By Aileen Wang and Kevin Yao
BEIJING (Reuters) - China's economy slowed less sharply than expected in the second quarter and Beijing said corralling inflation remained its top priority even though a "complex and volatile" global economy clouded the outlook.
Second-quarter gross domestic product rose 9.5 percent from a year earlier, China reported on Wednesday, exceeding economists' forecasts for 9.4 percent growth. But that was still the slowest pace since the third quarter of 2009, when the world economy was pulling out of its worst recession in 80 years.
Some cooling was expected -- and even welcome -- because China has raised interest rates and clamped down on bank lending terms to try to ease inflation, which hit a three-year high in June. The stronger-than-expected GDP figures suggest Beijing may have more room to tighten without choking off growth.
"These are very good numbers," said Liu Li-Gang, an economist with ANZ in Hong Kong. "This is perhaps the reason the (central bank) raised interest rates last week. They are showing they are not afraid of a significant slowdown in the economy."
For investors worried that Beijing's tightening campaign might exact too heavy a toll on the economy, the figures offered some reassurance. Asian stocks, metals and the Australian dollar all rose.
Sheng Laiyun, a spokesperson for China's statistics bureau, said stabilizing inflation was the primary goal, and policies would be "targeted, flexible and effective."

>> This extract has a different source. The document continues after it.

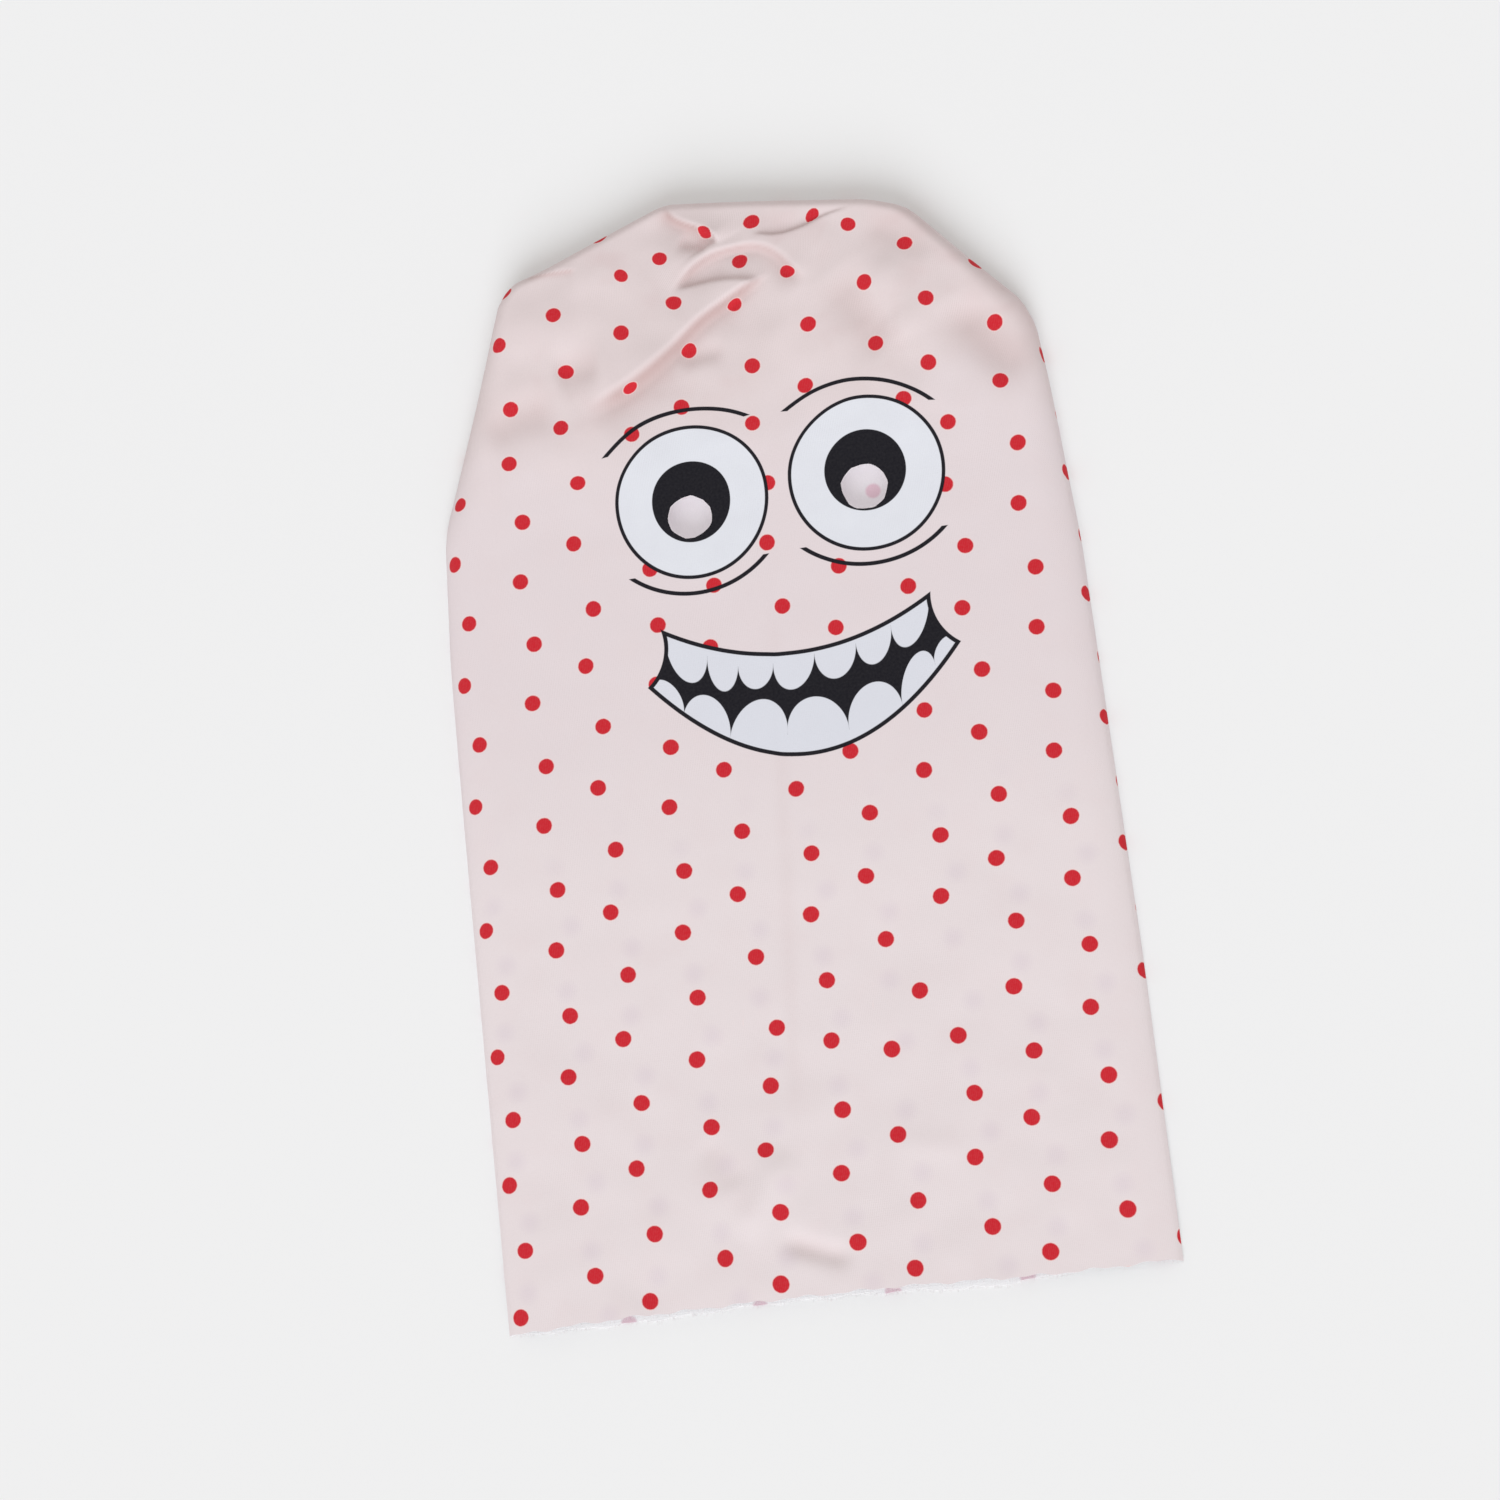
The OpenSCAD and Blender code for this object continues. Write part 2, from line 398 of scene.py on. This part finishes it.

"It's not easy and China has done a great job to maintain fast economic growth when the global situation is complex and volatile," Sheng said.
Europe's sovereign debt troubles and a slowdown in the U.S. economy means two of China's best export customers are struggling. New export orders slipped in June, a manufacturing survey showed earlier in July, which raised questions about China's growth prospects.
But Wednesday's figures suggested domestic demand remains robust. Final consumption contributed 4.6 percentage points to first-half growth, while exports subtracted slightly, China's statistics bureau said.
Industrial output growth rose 15.1 percent in June from a year earlier, quickening sharply from May's 13.3 percent and beating market expectations of 13.1 percent.
The growth figures underlined the resilience of the world's second-largest economy, thanks to the country's rapid urbanization, and could soothe investor concerns about a hard landing that would dent demand for global commodities.
Fixed-asset investment grew 25.6 percent in the first six months from a year earlier, while retail sales expanded 16.8 percent, showing that domestic demand still held up relatively well despite policy tightening.
"The economic growth data are quite upbeat and industrial production is noticeably stronger than expected," said Xu Biao, an economist with China Merchants Bank in Shenzhen. "It's quite beyond expectations as Chinese imports and (purchasing manager's survey) in June were quite weak."
Stronger demand at home not only helps insulate China from the global turmoil, it provides a bit of a buffer for the rest of the world and evidence that Beijing is making good on pledges to move away from export-driven growth. But it can also increase price pressures.
Fighting inflation remains Beijing's top priority but any policy steps should avoid causing big swings in economic growth, Chinese Premier Wen Jiabao said in comments published on Tuesday.
Last Wednesday, China raised rates by 25 basis points -- the third such increase this year -- which took the one-year bank deposit rate to 3.5 percent.
The central bank has raised benchmark interest rates five times since October and lifted banks' reserve requirement ratio -- its preferred policy tool so far -- nine times.